FORESIGHT AND FOUNDATION
FORESIGHT AND FOUNDATION
Conversations with the Council featuring Rick Reikenis, Senior Associate at Langan Engineering
For decades, Rick Reikenis has played a meaningful role in shaping how Palm Beach County plans, grows, and solves its most complex challenges. As a Senior Associate at Langan Engineering, he serves as a strategic consultant on issues spanning West Palm Beach, countywide initiatives, and long-range planning efforts. He also devotes much of his time to mentoring the next generation of engineers and problem-solvers, an extension of a career defined by stewardship and community impact.
That belief carries into his leadership philosophy, which centers on lifting others, anticipating what’s on the horizon, and leaving things better than you found them. “I like to try to understand where trends are going, and then do my best to help the organization get ahead of the trends. You make your own luck. I try to do much of this by introducing people and concepts to each other and then helping the seeds grow. If they have merit, they will take off. Not all seeds grow into trees.”
That approach didn’t develop by accident; it was shaped in part by leaders he watched closely early on in his life. “I admired Baltimore Mayor William Donald Schaeffer, who began his leadership of the city in the late 1970s, guiding the city from an old, decaying downtown to a vibrant example of how to use all resources to turn a city around. I lived in Baltimore at the time and saw his style firsthand and the results that they brought about. He understood how to mobilize city residents in such a way that they had skin in the game for the city’s revitalization and were enthusiastically active in the city’s rebirth.”

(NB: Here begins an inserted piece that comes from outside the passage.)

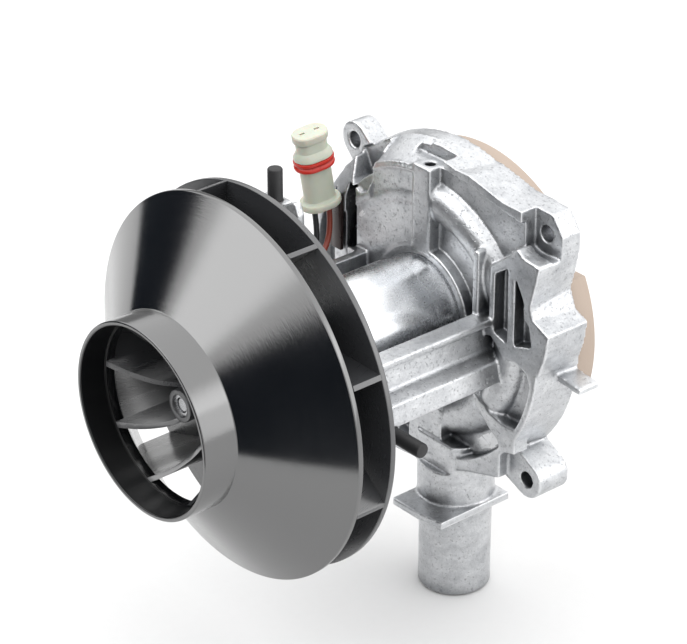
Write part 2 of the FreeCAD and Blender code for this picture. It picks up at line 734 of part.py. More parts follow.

That early example became a blueprint for how he’d approach his work in West Palm Beach. He was part of the founding group of Sunfest, the iconic festival that brought attention back to the city’s waterfront. As a City Commissioner in the mid-1980s and as Mayor from 1987–1988, Rick saw up close the demands of public responsibility and the need to find practical solutions quickly. This included bringing back neighborhoods from the scourge of the crack epidemic, negotiating the deal with Palm Beach County to retain the administration and courts downtown, starting the first curbside recycling program in Florda, shepherding through the approvals for Downtown/Uptown (now CityPlace), enhancing public safety and code enforcement programs, and annexing the western areas of the city.

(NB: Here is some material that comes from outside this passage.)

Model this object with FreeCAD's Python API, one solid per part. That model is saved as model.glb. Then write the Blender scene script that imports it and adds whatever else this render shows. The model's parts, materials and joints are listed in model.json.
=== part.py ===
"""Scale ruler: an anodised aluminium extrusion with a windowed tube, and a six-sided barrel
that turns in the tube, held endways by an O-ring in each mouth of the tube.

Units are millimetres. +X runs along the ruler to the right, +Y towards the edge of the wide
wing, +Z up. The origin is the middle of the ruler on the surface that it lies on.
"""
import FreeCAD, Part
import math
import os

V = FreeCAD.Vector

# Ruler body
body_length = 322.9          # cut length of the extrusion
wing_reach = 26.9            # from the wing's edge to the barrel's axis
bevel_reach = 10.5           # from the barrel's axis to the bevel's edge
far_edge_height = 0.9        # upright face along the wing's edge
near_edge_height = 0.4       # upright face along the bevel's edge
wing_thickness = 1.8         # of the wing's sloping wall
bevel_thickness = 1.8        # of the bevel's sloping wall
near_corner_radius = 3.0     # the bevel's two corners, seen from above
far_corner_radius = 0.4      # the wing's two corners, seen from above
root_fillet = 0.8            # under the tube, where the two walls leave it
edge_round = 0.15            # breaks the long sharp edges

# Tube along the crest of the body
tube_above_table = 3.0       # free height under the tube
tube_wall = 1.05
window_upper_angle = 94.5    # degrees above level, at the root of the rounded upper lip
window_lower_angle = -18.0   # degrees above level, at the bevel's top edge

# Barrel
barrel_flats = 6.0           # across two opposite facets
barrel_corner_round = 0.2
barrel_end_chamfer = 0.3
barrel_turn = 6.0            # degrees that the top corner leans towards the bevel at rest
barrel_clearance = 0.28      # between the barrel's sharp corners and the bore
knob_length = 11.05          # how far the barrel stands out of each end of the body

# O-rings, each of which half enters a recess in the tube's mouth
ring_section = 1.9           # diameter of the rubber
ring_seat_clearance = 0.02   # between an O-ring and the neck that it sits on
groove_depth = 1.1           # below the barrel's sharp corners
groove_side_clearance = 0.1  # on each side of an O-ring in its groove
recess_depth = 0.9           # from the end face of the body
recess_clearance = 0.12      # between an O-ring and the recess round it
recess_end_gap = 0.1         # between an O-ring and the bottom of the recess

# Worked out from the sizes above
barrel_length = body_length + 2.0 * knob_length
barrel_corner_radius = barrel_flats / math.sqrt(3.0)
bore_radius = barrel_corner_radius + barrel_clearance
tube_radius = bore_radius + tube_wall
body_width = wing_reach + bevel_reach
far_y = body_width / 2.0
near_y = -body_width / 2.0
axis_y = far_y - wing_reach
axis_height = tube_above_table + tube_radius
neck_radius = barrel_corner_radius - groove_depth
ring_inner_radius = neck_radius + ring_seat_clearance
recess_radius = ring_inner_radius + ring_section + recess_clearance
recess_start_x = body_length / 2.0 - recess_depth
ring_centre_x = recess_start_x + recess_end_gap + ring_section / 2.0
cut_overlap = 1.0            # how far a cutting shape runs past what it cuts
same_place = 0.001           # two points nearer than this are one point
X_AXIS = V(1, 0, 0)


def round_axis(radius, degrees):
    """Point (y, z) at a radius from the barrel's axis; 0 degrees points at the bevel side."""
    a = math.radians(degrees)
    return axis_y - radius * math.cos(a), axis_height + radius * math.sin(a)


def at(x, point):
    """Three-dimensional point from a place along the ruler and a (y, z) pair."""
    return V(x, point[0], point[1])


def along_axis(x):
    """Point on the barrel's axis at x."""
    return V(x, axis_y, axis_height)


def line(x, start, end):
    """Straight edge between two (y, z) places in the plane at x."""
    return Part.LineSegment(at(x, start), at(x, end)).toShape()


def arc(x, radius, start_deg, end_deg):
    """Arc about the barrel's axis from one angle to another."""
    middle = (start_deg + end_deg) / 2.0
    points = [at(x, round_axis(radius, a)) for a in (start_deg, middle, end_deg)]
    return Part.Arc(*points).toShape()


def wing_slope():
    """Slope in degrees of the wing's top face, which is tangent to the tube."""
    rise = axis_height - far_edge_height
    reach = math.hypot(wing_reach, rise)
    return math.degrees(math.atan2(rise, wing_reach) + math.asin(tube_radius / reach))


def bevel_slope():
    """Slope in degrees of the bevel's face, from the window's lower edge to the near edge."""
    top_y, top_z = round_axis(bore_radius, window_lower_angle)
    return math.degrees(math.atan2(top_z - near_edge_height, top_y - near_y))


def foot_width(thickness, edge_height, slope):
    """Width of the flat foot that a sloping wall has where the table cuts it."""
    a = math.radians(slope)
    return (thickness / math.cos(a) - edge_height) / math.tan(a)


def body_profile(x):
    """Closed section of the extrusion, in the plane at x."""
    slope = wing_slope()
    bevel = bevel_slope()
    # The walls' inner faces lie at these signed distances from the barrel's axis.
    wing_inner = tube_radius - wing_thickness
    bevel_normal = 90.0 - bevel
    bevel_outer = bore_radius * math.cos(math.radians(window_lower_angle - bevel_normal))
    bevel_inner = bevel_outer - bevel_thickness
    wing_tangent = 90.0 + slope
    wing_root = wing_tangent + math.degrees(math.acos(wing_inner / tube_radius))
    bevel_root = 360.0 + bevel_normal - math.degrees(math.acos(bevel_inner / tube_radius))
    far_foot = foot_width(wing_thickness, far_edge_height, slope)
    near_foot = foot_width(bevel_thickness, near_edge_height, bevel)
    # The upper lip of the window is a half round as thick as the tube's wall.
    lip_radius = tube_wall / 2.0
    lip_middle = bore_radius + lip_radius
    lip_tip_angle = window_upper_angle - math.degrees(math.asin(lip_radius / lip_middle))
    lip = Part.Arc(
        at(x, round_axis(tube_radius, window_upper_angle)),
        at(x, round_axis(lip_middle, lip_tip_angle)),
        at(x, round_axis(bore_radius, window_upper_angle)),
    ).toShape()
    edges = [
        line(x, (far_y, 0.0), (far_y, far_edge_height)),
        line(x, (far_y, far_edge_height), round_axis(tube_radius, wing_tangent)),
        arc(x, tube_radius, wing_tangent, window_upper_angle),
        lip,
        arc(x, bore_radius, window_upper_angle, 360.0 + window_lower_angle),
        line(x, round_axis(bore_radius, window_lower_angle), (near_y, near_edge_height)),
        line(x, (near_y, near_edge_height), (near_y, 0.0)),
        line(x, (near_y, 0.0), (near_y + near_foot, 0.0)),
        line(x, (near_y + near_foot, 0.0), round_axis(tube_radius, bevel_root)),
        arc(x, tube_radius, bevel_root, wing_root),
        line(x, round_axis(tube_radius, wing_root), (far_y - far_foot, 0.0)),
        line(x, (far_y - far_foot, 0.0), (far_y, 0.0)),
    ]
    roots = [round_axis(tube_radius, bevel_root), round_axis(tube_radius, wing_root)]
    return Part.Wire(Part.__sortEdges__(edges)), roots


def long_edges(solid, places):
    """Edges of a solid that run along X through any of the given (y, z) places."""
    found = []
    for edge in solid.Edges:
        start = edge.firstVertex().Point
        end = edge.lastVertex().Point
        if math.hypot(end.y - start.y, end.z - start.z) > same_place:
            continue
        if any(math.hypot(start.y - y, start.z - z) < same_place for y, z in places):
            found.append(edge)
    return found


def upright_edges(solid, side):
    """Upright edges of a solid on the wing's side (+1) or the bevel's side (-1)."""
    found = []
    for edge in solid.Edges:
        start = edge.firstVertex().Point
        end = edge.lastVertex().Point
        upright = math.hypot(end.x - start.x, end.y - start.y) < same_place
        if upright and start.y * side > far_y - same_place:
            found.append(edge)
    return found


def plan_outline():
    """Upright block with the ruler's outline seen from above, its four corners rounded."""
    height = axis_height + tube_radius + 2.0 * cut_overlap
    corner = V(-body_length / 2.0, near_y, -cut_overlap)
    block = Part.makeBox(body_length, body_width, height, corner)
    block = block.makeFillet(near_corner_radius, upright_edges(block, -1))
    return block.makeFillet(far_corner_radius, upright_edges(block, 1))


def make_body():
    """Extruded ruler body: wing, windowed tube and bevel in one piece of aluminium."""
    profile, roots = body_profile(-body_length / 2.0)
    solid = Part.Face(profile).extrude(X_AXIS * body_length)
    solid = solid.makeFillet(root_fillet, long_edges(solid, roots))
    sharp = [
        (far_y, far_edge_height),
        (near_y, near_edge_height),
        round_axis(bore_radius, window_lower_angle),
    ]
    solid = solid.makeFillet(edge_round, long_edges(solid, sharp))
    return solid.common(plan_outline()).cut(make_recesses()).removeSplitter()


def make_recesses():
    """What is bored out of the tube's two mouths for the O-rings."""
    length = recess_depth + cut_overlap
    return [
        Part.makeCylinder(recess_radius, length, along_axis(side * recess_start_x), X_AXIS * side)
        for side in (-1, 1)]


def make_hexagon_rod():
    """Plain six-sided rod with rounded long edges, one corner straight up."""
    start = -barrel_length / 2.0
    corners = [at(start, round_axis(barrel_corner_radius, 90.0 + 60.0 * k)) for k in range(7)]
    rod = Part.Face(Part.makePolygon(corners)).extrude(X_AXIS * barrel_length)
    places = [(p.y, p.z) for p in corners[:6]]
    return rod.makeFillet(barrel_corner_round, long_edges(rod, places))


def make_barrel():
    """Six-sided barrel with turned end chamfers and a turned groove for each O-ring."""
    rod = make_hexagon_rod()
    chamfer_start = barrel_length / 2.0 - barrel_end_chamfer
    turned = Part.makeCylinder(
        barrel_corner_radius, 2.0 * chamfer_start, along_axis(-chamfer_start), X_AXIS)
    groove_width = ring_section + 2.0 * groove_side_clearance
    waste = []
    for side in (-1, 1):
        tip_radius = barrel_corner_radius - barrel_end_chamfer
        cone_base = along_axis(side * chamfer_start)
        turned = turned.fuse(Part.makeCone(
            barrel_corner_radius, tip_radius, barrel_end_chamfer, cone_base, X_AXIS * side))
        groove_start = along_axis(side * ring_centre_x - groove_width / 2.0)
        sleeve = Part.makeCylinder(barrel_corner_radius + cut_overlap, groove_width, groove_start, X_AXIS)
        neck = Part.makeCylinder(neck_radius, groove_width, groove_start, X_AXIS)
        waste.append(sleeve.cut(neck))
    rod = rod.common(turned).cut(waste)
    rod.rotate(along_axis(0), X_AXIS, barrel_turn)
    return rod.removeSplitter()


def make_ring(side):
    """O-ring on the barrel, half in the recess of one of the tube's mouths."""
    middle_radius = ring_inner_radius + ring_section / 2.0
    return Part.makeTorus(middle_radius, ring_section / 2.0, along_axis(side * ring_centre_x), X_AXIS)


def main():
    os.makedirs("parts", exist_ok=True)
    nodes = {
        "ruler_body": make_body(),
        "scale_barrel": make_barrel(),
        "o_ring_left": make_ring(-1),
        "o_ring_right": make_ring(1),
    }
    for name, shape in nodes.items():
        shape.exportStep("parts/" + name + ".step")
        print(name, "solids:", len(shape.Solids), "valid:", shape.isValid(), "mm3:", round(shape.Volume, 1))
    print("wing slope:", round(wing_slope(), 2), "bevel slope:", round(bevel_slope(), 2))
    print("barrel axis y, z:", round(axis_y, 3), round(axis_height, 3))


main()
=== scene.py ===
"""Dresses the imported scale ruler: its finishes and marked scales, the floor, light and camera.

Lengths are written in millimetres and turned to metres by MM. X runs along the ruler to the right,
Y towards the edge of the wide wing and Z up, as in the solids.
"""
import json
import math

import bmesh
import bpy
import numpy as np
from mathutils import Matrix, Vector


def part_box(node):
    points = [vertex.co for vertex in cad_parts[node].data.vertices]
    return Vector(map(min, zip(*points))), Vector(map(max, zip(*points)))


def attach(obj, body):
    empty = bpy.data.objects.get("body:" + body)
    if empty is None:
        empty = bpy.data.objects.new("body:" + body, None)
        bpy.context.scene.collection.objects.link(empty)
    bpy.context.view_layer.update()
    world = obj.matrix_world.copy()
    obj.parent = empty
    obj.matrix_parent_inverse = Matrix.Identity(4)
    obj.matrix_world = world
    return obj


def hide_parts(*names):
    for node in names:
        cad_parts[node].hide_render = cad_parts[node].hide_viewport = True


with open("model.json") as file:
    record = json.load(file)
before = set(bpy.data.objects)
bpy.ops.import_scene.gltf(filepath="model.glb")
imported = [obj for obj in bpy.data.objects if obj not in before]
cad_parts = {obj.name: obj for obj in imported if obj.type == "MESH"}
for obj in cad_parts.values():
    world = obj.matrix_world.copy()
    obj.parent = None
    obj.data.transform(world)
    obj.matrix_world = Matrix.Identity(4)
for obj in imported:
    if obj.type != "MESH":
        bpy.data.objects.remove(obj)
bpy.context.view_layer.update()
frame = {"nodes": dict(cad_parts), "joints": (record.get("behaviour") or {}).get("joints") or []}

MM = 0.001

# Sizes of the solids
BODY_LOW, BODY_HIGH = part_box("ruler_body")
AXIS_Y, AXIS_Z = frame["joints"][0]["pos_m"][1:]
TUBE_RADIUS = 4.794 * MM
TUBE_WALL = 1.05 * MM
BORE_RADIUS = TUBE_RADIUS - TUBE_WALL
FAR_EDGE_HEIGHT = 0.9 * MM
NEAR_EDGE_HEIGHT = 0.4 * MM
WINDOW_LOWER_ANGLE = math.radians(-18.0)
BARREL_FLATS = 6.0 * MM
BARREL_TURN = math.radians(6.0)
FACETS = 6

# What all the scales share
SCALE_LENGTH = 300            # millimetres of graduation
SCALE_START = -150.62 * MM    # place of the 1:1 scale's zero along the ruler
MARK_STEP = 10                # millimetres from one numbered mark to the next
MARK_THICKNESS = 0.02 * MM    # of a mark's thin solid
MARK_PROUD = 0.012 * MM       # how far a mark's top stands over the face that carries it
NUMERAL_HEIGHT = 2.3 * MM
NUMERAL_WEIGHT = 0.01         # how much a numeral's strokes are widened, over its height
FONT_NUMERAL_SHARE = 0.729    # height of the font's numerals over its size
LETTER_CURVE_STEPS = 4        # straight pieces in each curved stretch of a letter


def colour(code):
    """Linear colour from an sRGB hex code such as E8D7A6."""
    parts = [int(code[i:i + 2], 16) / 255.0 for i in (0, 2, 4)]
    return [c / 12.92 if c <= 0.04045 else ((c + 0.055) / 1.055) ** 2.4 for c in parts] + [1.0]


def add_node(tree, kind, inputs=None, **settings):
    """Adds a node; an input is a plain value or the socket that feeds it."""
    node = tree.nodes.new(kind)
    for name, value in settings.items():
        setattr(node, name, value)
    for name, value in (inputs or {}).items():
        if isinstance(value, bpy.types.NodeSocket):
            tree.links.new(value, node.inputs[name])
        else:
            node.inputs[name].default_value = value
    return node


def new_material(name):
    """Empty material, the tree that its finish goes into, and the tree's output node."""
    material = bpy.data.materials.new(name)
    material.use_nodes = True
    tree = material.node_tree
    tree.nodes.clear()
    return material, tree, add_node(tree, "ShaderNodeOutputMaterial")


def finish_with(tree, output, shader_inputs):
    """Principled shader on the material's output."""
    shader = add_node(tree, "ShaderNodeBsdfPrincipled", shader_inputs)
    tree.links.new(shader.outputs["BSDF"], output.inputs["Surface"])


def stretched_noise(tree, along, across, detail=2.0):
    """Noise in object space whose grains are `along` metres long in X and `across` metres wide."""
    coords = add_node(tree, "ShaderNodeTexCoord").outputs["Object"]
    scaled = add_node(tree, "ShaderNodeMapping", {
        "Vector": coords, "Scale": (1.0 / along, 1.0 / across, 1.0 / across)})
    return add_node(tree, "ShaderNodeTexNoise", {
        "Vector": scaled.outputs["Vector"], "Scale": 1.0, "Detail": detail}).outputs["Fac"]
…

He applies that same mindset to his non-profit work as well. “I served as President of Adopt-a-Family from 1990 – 1992, enabling the charity to increase its client base from 20 families to over 200 families per year. Restructuring the charity has led to it serving thousands of families over the past decades. He now serves on the West Palm Beach Downtown Development Authority Board and on the Board of WPBGo, the city’s mobility coalition. Through those board positions, he leverages extensive experience and knowledge in housing, planning, and transportation to help shape policies and projects that move the city and county forward.
That same perspective guides his thinking on how our region can maintain a strong economy while addressing the most pressing issues facing our residents and employers. “By understanding that transportation and land use are directly linked, the county’s leaders can help pave the way for more efficient transportation as well as housing that is more affordable for our families. Acting on this with intentional urgency is important.” But he notes that’s only part of the picture. “There are several issues that are going to be critical to a strong Palm Beach County going forward. Those include comprehensive transportation solutions. Now is the time to get ahead of this train coming down the tracks. Affordable housing not just for people with low incomes, which is essential, but also affordable housing for our kids who would like to start raising families here in Palm Beach County, and for all of those employees that our new corporate partners need to staff their organizations. Education must remain a cornerstone of our future success. We must also confront homelessness and mental health. This is a national problem that must be addressed regionally.”
It’s the desire to tackle these kinds of challenges head-on that led him to the Economic Council of Palm Beach County. “In about 2014, I read a story in the Palm Beach Post about the Economic Council wanting to work with the Palm Beach County School District to assist the School District by recommending strategic economic and administrative efficiency measures. This type of outreach was very impressive and led me to meet Danny Martell, and I joined the Economic Council soon after. I ended up chairing the School Efficiency Study and led the report presentations to the School Board.” Rick stayed active until 2019 and then took a hiatus before rejoining last year. “I hope that my experience and history can assist the Council to be a positive voice in showing the way to a better future for the county.”
That foundation, paired with a long career built on fixing, guiding, and anticipating what others couldn’t yet see, instilled in him a deep respect for thoughtful planning and decisive action, while never losing sight of the fact that it’s the people that make places work. He takes tremendous pride in investing in them, which is why the message he shares with the next generation mirrors what he’d tell his younger self, shaped by a lifetime of lessons. “Time passes by faster than you think. You think you have lots of time. You don’t. Be more intentional with your time. It’s the one commodity you can never buy more of. Be curious and receptive to doors opening.”